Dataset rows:
-.-.-

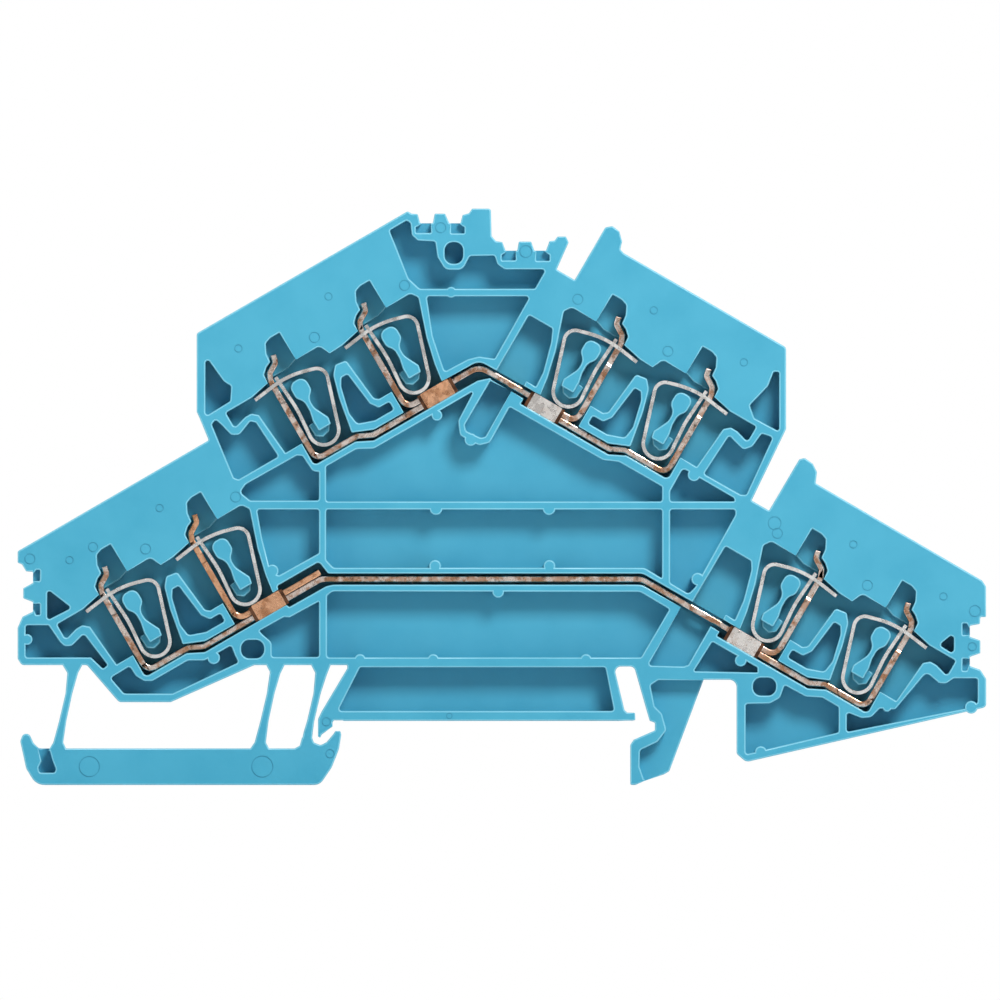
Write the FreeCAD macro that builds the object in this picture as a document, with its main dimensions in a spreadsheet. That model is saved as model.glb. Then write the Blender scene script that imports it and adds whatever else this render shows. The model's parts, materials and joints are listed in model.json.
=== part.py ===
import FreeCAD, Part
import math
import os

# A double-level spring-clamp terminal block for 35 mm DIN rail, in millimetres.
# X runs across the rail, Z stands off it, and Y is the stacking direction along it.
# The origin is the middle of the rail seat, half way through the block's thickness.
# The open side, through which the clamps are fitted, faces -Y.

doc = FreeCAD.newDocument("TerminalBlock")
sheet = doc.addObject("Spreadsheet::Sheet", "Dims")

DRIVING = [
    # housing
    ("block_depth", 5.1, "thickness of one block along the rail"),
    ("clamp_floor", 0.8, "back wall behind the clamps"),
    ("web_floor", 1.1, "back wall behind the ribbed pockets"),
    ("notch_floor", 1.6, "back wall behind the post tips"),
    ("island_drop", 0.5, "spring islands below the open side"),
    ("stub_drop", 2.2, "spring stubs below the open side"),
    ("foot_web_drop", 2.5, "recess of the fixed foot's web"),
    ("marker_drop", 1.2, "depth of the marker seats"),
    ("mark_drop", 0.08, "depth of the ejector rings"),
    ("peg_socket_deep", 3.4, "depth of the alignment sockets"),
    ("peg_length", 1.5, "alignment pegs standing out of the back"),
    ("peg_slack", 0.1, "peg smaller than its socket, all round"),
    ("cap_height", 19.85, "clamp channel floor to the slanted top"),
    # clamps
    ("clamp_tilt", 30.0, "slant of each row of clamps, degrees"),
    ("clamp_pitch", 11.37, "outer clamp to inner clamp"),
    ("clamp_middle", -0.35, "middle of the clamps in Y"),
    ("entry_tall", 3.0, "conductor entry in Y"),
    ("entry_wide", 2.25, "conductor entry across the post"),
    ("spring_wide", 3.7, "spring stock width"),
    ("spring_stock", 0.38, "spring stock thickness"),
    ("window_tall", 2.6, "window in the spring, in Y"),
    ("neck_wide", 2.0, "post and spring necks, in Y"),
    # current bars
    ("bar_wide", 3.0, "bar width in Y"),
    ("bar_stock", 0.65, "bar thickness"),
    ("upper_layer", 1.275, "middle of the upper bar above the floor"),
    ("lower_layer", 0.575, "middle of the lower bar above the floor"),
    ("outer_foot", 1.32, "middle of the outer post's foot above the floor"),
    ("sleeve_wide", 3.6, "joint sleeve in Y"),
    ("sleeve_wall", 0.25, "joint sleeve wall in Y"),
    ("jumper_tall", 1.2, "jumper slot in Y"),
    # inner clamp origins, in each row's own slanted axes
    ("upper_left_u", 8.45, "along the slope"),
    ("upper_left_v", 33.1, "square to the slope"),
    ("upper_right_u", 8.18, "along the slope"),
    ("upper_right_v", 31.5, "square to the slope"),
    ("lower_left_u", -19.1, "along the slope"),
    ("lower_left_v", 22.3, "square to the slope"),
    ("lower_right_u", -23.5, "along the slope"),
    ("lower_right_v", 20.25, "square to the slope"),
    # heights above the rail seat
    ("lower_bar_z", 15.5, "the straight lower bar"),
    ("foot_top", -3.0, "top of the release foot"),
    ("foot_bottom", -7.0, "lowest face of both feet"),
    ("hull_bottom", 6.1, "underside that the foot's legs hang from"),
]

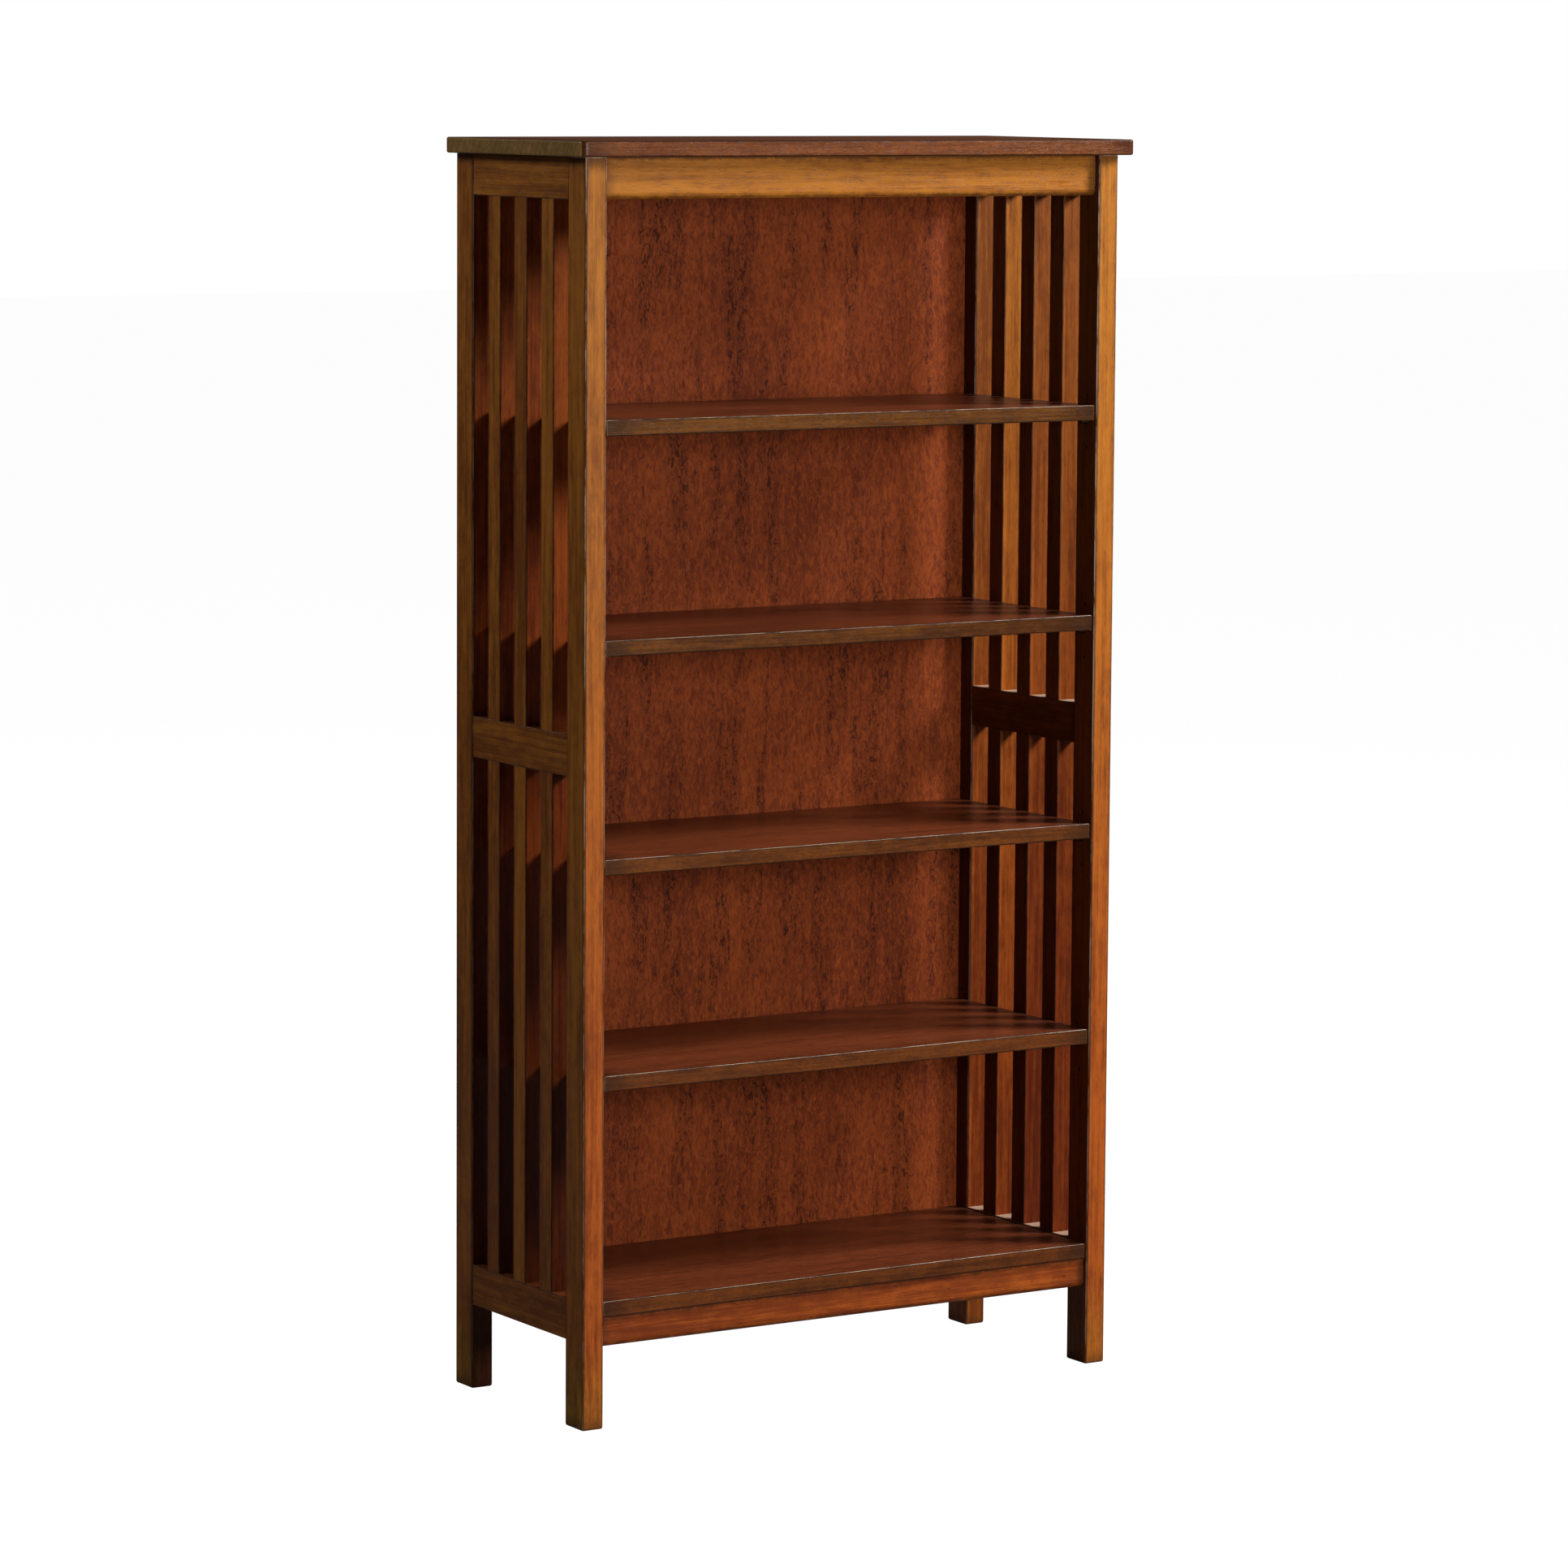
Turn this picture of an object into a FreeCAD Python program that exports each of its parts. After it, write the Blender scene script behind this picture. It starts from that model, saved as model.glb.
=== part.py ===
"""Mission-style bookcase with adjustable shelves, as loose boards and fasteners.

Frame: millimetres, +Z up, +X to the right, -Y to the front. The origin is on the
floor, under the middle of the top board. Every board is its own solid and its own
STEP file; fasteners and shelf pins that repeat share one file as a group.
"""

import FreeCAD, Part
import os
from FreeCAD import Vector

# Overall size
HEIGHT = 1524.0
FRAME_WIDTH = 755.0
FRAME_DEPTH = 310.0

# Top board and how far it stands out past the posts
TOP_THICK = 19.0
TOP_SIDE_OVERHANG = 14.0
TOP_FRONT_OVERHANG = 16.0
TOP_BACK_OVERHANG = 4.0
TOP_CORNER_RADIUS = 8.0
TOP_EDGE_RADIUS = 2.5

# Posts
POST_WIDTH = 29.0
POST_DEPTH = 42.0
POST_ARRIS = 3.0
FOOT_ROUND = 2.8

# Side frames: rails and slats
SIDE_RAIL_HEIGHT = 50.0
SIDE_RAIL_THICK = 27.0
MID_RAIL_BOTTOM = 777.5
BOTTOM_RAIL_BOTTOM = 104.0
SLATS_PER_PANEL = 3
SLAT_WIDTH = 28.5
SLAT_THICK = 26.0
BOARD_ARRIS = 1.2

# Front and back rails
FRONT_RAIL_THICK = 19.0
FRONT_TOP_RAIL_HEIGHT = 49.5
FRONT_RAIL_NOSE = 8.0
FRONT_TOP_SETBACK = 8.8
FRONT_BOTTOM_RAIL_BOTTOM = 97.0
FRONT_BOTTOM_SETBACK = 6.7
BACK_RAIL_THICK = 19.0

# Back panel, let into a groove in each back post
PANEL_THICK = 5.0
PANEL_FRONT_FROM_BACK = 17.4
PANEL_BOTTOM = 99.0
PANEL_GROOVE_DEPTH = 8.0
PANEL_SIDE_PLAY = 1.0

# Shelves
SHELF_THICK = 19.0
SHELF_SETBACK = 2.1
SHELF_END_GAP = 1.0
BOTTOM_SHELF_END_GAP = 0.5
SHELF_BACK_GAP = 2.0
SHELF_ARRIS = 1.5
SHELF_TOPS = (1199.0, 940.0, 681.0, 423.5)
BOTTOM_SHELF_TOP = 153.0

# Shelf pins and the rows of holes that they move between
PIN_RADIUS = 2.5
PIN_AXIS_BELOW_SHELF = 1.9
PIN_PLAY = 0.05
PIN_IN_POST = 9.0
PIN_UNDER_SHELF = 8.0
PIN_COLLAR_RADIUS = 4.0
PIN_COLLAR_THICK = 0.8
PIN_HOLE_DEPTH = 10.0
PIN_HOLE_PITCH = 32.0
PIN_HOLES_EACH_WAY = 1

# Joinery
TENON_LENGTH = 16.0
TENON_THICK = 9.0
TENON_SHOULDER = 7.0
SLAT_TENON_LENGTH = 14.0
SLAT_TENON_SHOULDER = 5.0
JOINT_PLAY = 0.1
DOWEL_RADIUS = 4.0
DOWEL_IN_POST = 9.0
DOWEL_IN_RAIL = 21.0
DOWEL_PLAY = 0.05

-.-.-

§ WRITTEN REQUEST
Give again, word for word, the lines starting at the line that has "Turn this picture" and ending at the line that has "boards and fasteners.", with both of those lines included and nothing else.

§ RESPONSE TO THIS TASK
Turn this picture of an object into a FreeCAD Python program that exports each of its parts. After it, write the Blender scene script behind this picture. It starts from that model, saved as model.glb.
=== part.py ===
"""Mission-style bookcase with adjustable shelves, as loose boards and fasteners.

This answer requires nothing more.